Bluegrass fantasy camp for fans

Chris JonesWe’re all adjusting to a world in which recordings and other music projects are being funded in new ways. Even established artists recording for established record labels are now using fan-driven funding campaigns to finance their work. This can either be looked at as a productive new way to engage fans (and what’s more engaging than getting money from them ahead of time?), or it can be seen as a troubling sign that no one in our business, from the top on down, has any money in the bank.

Now when George Clooney has to launch a crowdfunding campaign before Universal Studios can pay him for his next movie role, I’ll be seriously concerned about this trend. For now, though, let’s make the assumption that this is just as much about fan involvement as it is about capitalization.

The process often goes something like this: you obtain pledges of money online for your next release or project, then it’s standard procedure to offer some kind of premium, especially if they cough up more than the future purchase price of your CD, DVD, LP, or cassette (yes, I did say cassette). This can be a simple token of appreciation, like a coffee mug or T-shirt, the kind of thing your local NPR station sends out for pledges above a certain amount.

For larger contributions, however, you need to up the ante a little, and this can be the perfect opportunity to bring your fans into the process and make them feel a part of it. This can require some innovative thinking, especially in the bluegrass music world where sharing a meal with the artist, for example, isn’t that unusual or exciting. This often happens anyway at the fried chicken trailer at a bluegrass festival. Bluegrass artists are already known for being accessible, some even to a fault. In fact, some artists are so accessible they end up moving in with you and having their mail forwarded to your house.

I liked Del McCoury’s idea a few years back in which fans had an opportunity to be present in the studio for the recording of his newest project. Though not related to a funding campaign, Blue Highway planned a fan appreciation concert in which certain lucky fans would get to write the band’s set list and interact with the band in other ways.
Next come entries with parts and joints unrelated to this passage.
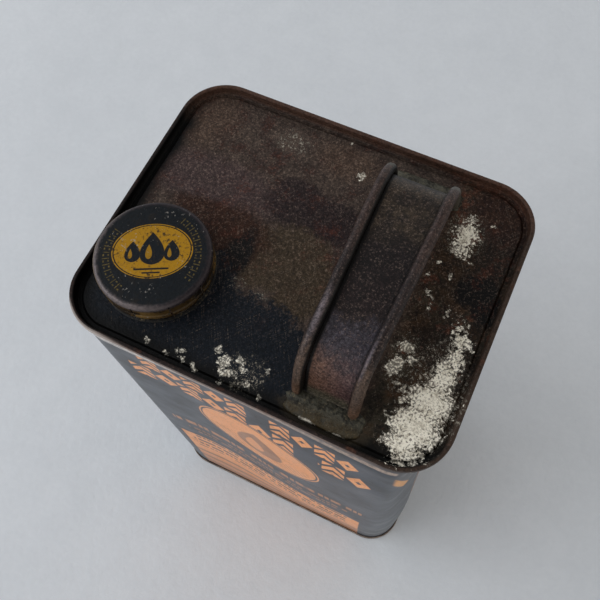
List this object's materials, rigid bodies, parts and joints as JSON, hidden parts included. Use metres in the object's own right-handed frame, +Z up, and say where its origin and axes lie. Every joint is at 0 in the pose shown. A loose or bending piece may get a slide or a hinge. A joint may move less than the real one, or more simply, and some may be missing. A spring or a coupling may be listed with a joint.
{
  "type": "oblong oil tin",
  "caption": "Oblong lithographed oil tin with double-seamed ends, a soldered strap handle and a lift-off snap cap on a short neck.",
  "frame": {"origin": "on the floor under the middle of the can", "axes": "+Z up; the printed label side faces -Y; +X to the right of that side, towards the handle"},
  "size_m": [0.146, 0.1156, 0.2776],
  "materials": {
    "litho_tinplate": "gloss printed navy and orange, faded",
    "rusted_tinplate": "dark brown rust and old lacquer",
    "handle_tinplate": "worn dark lacquer with rust",
    "cap_tinplate": "printed blue-black and amber, worn shoulder",
    "neck_tinplate": "dull tinplate",
    "solder": "oxidised solder and flux",
    "seam_compound": "dried sealing compound",
    "cork": "pressed cork",
    "foil": "thin foil"
  },
  "bodies": {
    "can": {"body_sheet": "litho_tinplate", "side_seam_solder": "solder", "top_panel": "rusted_tinplate", "bottom_panel": "rusted_tinplate", "top_seam_compound": "seam_compound", "bottom_seam_compound": "seam_compound", "neck": "neck_tinplate", "neck_solder": "solder", "handle_strap": "handle_tinplate", "handle_front_solder": "solder", "handle_rear_solder": "solder"},
    "cap_liner": {"cap_cork": "cork", "cap_cork_facing": "foil"},
    "cap": {"cap_shell": "cap_tinplate"}
  },
  "joints": [
    {"name": "cap_lift", "type": "slide", "parent": "can", "child": "cap_liner", "axis": [0, 0, 1], "range_m": [0, 0.06]},
    {"name": "cap_turn", "type": "hinge", "parent": "cap_liner", "child": "cap", "pos_m": [-0.0471, -0.0257, 0.2626], "axis": [0, 0, 1], "continuous": true}
  ]
}
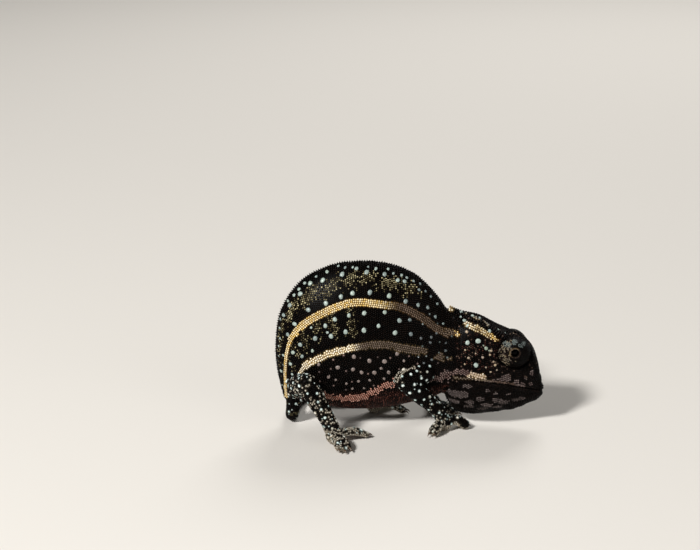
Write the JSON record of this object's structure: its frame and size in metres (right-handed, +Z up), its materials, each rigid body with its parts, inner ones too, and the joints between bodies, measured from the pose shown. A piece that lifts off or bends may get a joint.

Below, I’d like to share some ideas for premium “experiences” that I don’t think have been tried yet, but that I think would take fan involvement to a whole new level:

  • For contributions of $100 or more, fans would receive a signed copy of the new CD, plus a signed poster. They would also get to crowd into a restaurant booth for breakfast with the band and listen to their road stories and in-jokes, which won’t seem that funny by the time they refill the first round of coffee (fan would be responsible for his/her own meal charges).
  • For $200 or more, fans would receive two signed CDs, plus the lead singer’s used toothbrush (while supplies last), as well as one used D-string from the banjo player. They would also be invited to mill around the stage during sound check, offering occasional advice, and if called for, entering into delicate negotiations with the sound engineer.
  • For contributions of $500 or more, fans would be invited to join the band for an all-night drive between gigs (fan would be expected to drive the 1:00 to 5:00 a.m. shift). For an additional $100 pledge, they can stay on for a week and help rebuild the diesel engine in the band’s bus (diesel engine knowledge helpful but not required).
  • For contributions of $750 or more, The Gold Package: fans get to accompany the band on an international tour, acting as tour manager, driver, and interpreter, and selling the band’s merchandise (airfare and lodging costs not included), and washing their clothes by hand in a hotel sink. Fans will also receive several pairs of relatively clean band member’s socks to take home as a souvenir of the trip.
  • For contributions of $1,000 or more, The Platinum Package: fans will not only join the band in the studio for the recording of the album, they will also engineer at least one (but no more than 14) tracks on the project. While the recording is taking place, they will live with one of the band members, doing cooking and cleaning, and possibly developing a romantic attachment to the band member’s spouse (psychotherapy and legal costs not included, no engineering experience necessary). For an additional $500 pledge, they can change the name of the band.
  • For any contribution over $10,000, The Ultimate Package (limit one): Fan becomes the executive producer of the project, has naming rights to the title, authority over selection of guest musicians, and veto power over any song selection or artwork. Fan will also receive the majority of the proceeds of all future sales, and be responsible for all marketing costs and decisions (mechanicals and digital royalty payments extra). As a bonus for unwittingly becoming a record label, fan will also have the opportunity to name any of the band members’ future children and, if desired, rename existing children or the band members themselves.

Feeling engaged yet? You may already be discovering the appeal of “limited engagement” so popular with military strategists around the world.